# Avc withdrawals.



## backothehill (26 Aug 2013)

What do people think of taking the 30% out of an avc fund?.....Spelling, sorry, withdrawals.


----------



## MrEarl (27 Aug 2013)

Hello,

Personally, I think it's an excellent idea but I've yet to see the detail of how it will work.

Simply put, if someone needs money and has funds in an AVC, it's an obvious source of funds ....


----------



## backothehill (27 Aug 2013)

It appears that you only have to pay the marginal tax on the money.Even though Prsi relief would also have been given up to 2011 when making the contributions.
 In my case I seem to have overpaid into my avc account so I'm thinking if I take out the 30% I could pay it off a troublesome variable rate mortgage I have.(investment property).


----------



## PaddyBloggit (27 Aug 2013)

I withdrew and had to pay the higher rate ... as that was what was allowed first day.

Very simple process ... got forms online from provider, filled them in and emailed them back (having scanned them in) and money was lodged into my account within 2 weeks.


----------



## backothehill (27 Aug 2013)

Sound, it seems pretty straight forward.


----------



## MrEarl (28 Aug 2013)

PaddyBloggit said:


> I withdrew and had to pay the higher rate ... as that was what was allowed first day.....

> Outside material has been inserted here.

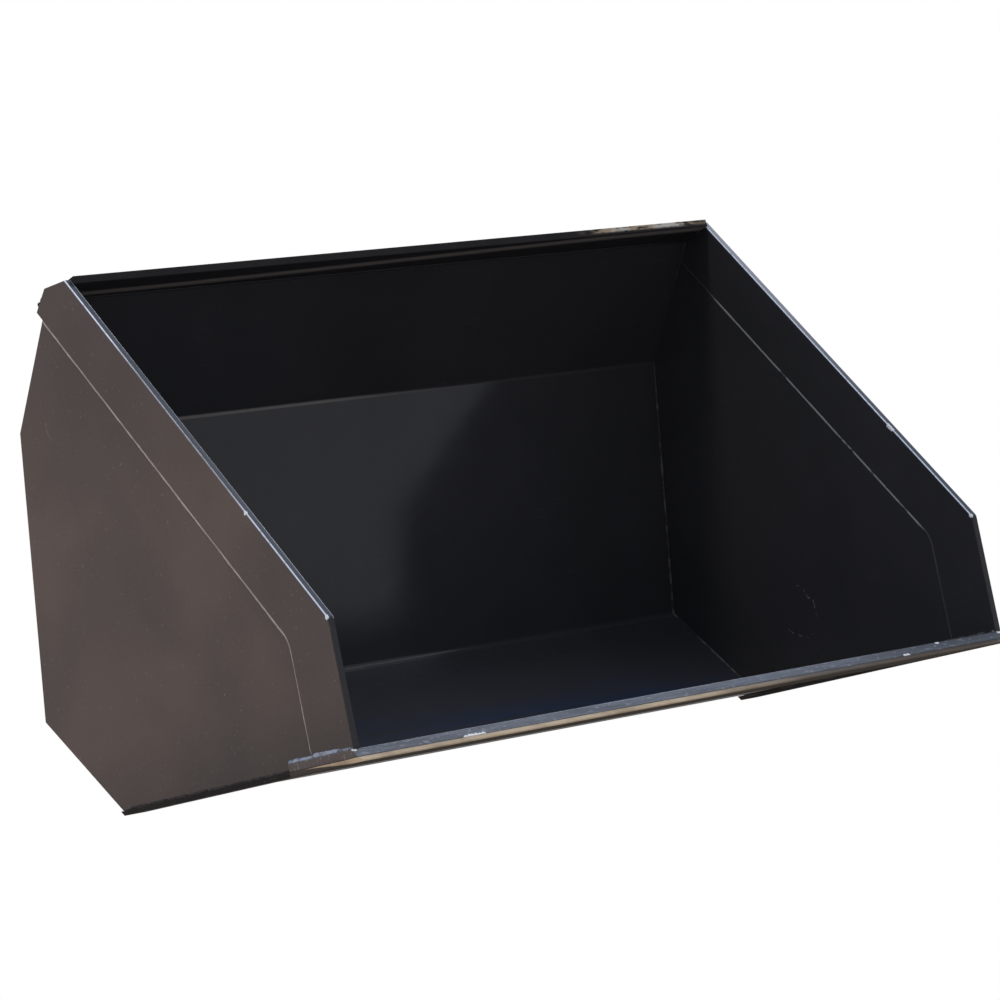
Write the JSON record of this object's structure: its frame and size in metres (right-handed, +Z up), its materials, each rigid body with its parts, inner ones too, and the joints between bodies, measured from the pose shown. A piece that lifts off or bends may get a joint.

Would this withdrawl not be charged at each individual persons appropriate tax rate, at the time of withdrawl - so for example, those who may be unlucky enough to not have an income at present, could use their annual tax allowance, others on low incomes might be taxed at the lower rate etc ?


----------



## PaddyBloggit (28 Aug 2013)

Exactly MrEarl.


----------